Periodic Reporting for period 1 - KDD-CHASER (Knowledge Discovery in Data as Collaboration of Human and Software Actors)
Reporting period: 2018-02-01 to 2020-01-31
Analysing personal data to discover useful knowledge about the individuals concerned is usually viewed as something done by corporations with access to large quantities of customer data, such as Google or Facebook. Thus, when exploitation of personal data is viewed from the perspective of the individual, it is typically seen as something that needs to be regulated in order to ensure that corporations do not abuse the power that comes with the possession of data about people. The perspective that this data could also be something that the people themselves exploit for their own personal benefit tends to get overlooked; the significance of the collaboration concept studied in KDD-CHASER is that it would enable individuals to achieve this by working together with other individuals instead of handing control of their data over to a company.
The overall objectives of KDD-CHASER were to build a model of the process of collaborative data analysis, to develop a software platform to support this type of collaboration, and to demonstrate the viability of the process model and the software platform by running a trial. The successful execution of the trial shows that the collaboration process is feasible and that the software platform can be used to support it in a real-world environment, although the usability, stability and performance of the software still require substantial improvement. Furthermore, the results of a survey conducted among the participants of the trial suggest that there is interest in this type of collaboration and that many people could gain useful information about themselves through collaborative analysis of their personal data.
After the first version of the ontology had been designed and implemented, development of a software platform for collaborative analysis of personal data was started. The platform was designed to support finding and inviting collaborators, creating and sharing datasets, visualising analysis results and communicating with collaborators via text-based chat.Internally the platform was designed to use the ontology to represent and store all information about the users of the platform and their collaborations with one another. To test the software platform and the collaboration process in practice, a trial was carried out. 12 volunteers were recruited, asked to use wearable devices to record their sleep data for a period of approximately 2 months and given instructions for using the platform to share their data with a researcher (playing the role of data analysis expert) and to view the analysis results. At the end of the trial, the volunteers were invited to complete a survey to provide feedback on the software platform and the collaboration process. The results of the trial indicate that the process and software are fundamentally viable but suffer from issues that need to be addressed by further research.
The results of the project were disseminated by publishing peer-reviewed papers in international scientific conferences. Further publications are being prepared and are expected to be submitted for review in the first half of the year 2020. The software platform did not reach a sufficiently high technology readiness level during the project to be exploitable, but research funding has been applied for to continue the development of the ontology and the software following the successful proof of concept.

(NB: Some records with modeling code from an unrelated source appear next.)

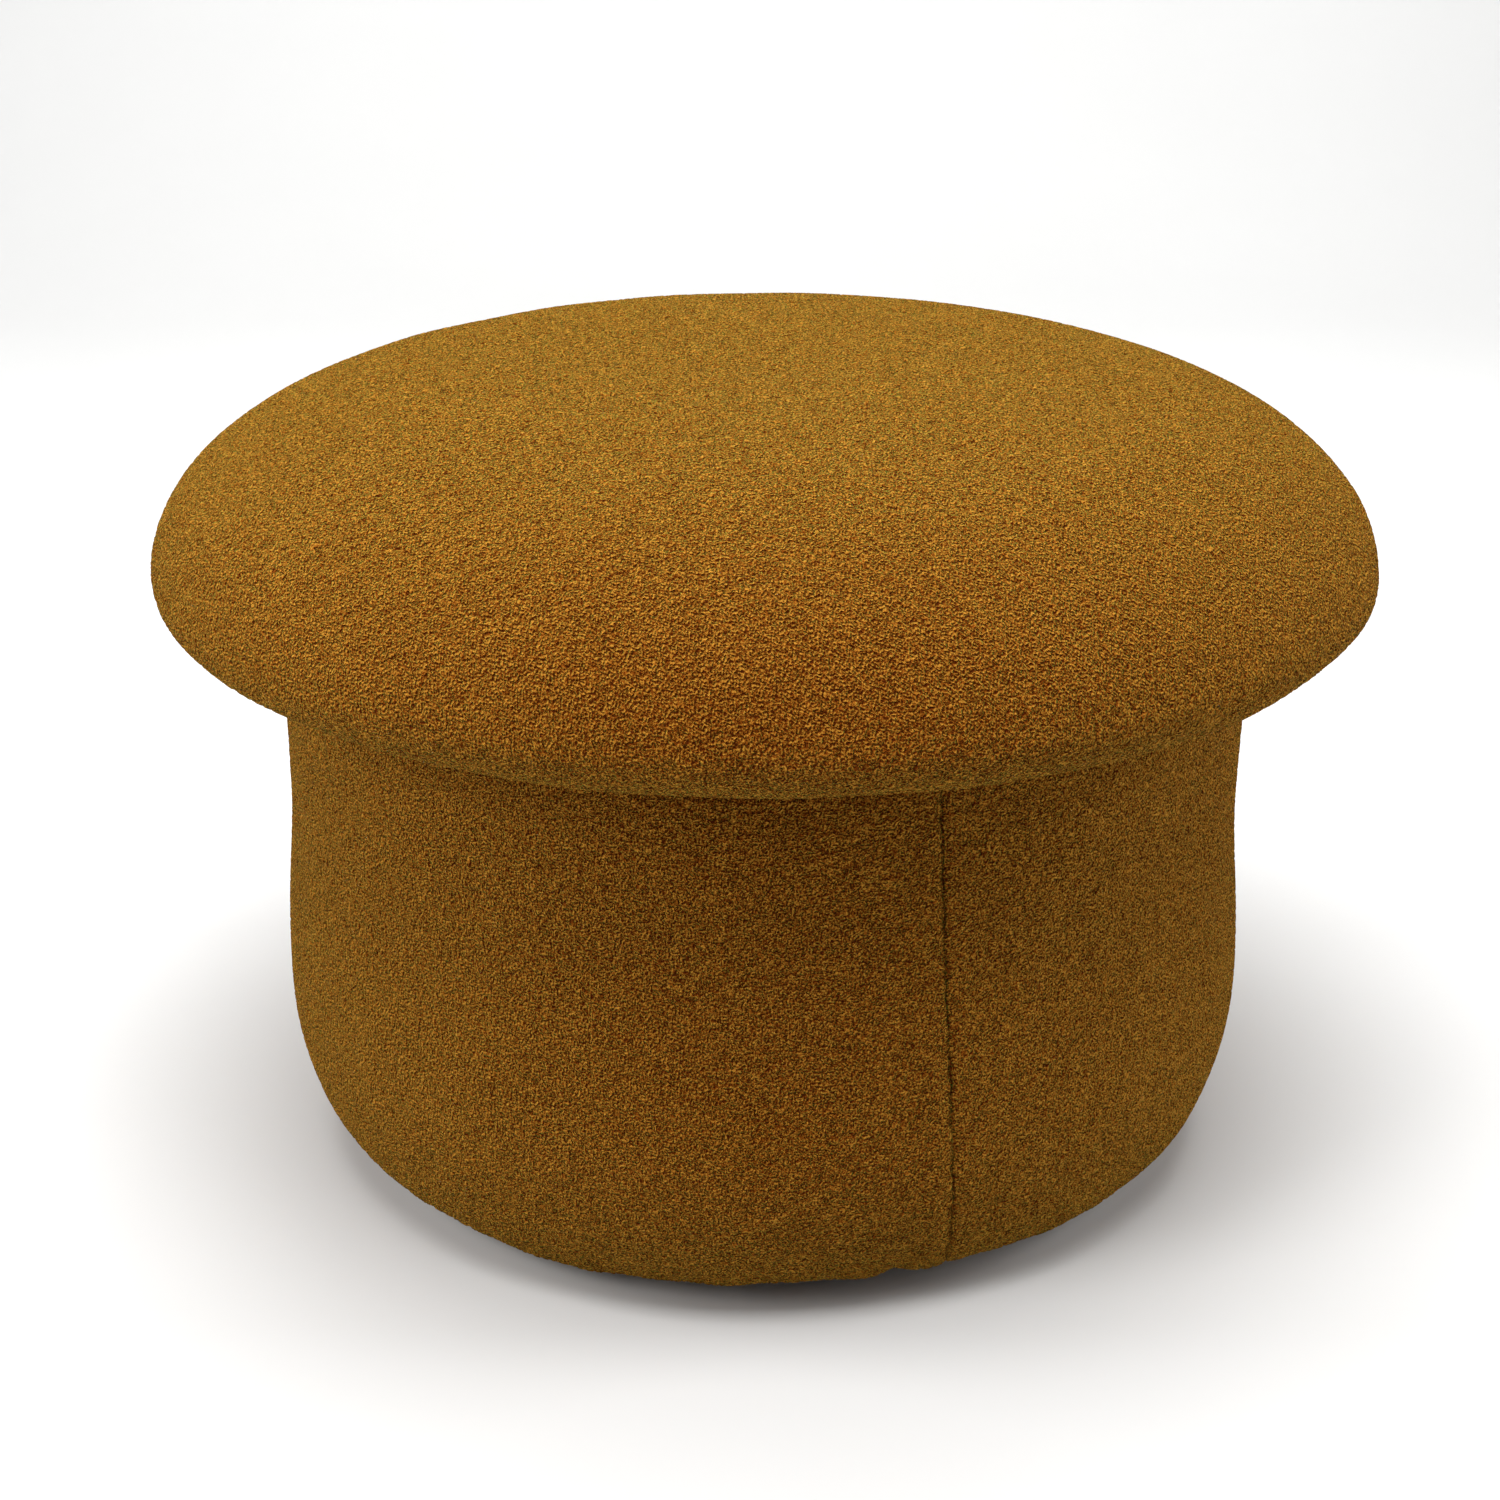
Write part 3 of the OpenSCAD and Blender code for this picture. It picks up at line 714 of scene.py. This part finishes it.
class OTTOMAN_OT_drum_cover(Operator):
    """Make the two sewn halves of the drum's padding and looped cover"""
    bl_idname = "ottoman.drum_cover"
    bl_label = "Drum cover"

    def execute(self, context):
        fabric, _, drum, trim, _ = settings(context)
        shown = even(drum_line(drum), fabric.spacing)
        ring_z = RING_LOW.z + 0.0003
        ring_r, wall_r, top_z, low_z = RING_IN - FIT, WALL_OUT + FIT, RING_HIGH.z + FIT, FLOOR_UNDER - FIT
        hidden = np.array([[LINING_OUT, ring_z], [ring_r, ring_z], [ring_r, top_z], [wall_r, top_z],
                           [wall_r, low_z], [shown[0, 0] + 3 * FIT, low_z]])
        turned_in = even(np.vstack([shown[-1:], hidden[:1]]), fabric.spacing)[1:]
        loop = np.vstack([shown, turned_in, hidden[1:]])
        n_shown = len(shown) + len(turned_in)
        columns = round(math.pi * COVER_RADIUS / fabric.spacing) + 1
        skin = looped_skin_tree(fabric.curl_size)
        settled = self.settle(drum, trim.staple_n // 2)
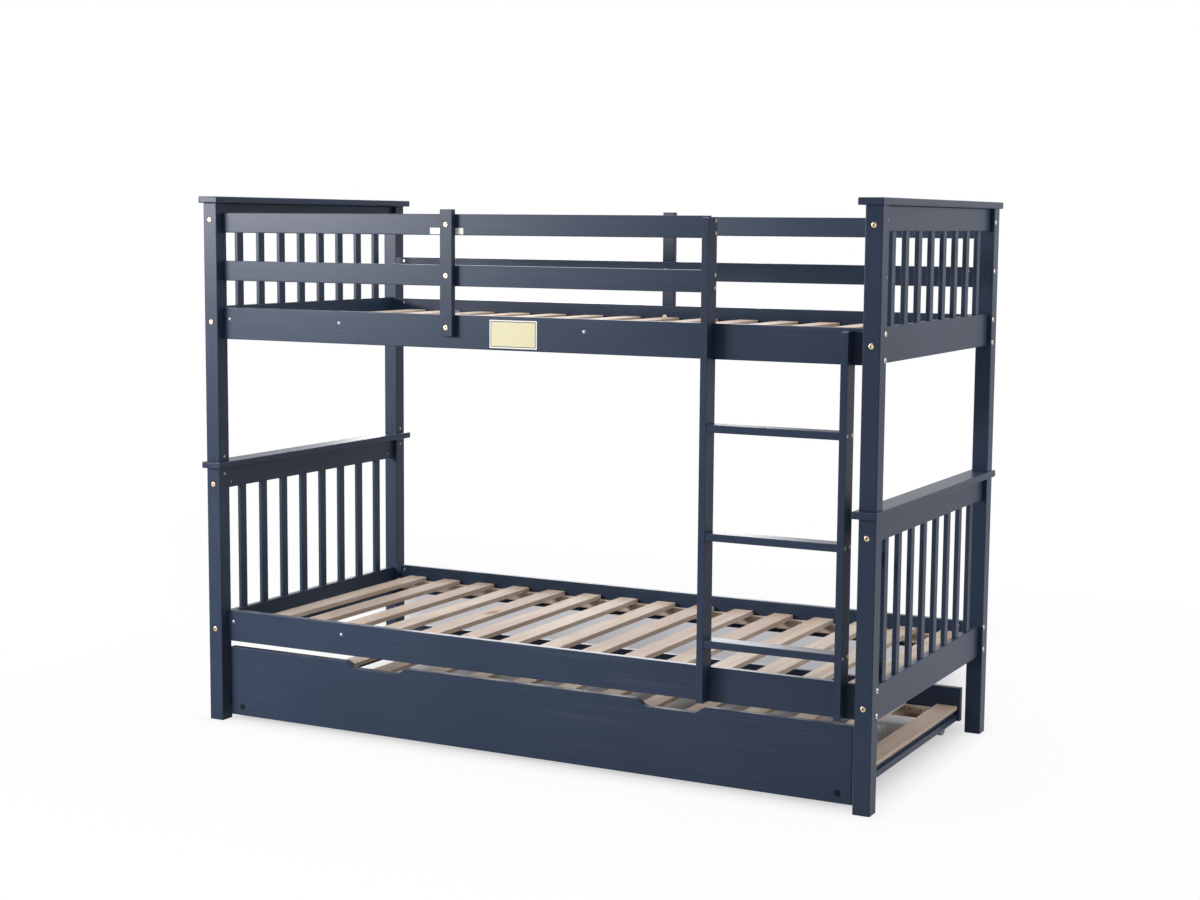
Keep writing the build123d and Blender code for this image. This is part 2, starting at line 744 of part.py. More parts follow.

The immediate impact of the results of KDD-CHASER is to lay the groundwork for more applied research in the area of collaborative analysis of personal data. The long-term impact of the work, assuming that the proof of concept is eventually transformed into a fully fledged product, is potentially highly significant. Empowering people to control their data and to refine it into knowledge would enable everyone to enhance their quality of life through the application of technologies that most people currently have limited access to, such as artificial intelligence. Given that activity and sleep data are highly relevant to health, better exploitation of such data for the benefit of the data owners would have a considerable positive social impact as well. Collaborative data analysis also has the potential to become a new area of profitable economic activity, with business opportunities for freelance data analysts and providers of collaboration platforms. Finally, collaboration with individual data owners may become a new way for researchers to obtain access to data, potentially boosting scientific research in any discipline where there is a use for personal data collected by the individuals themselves.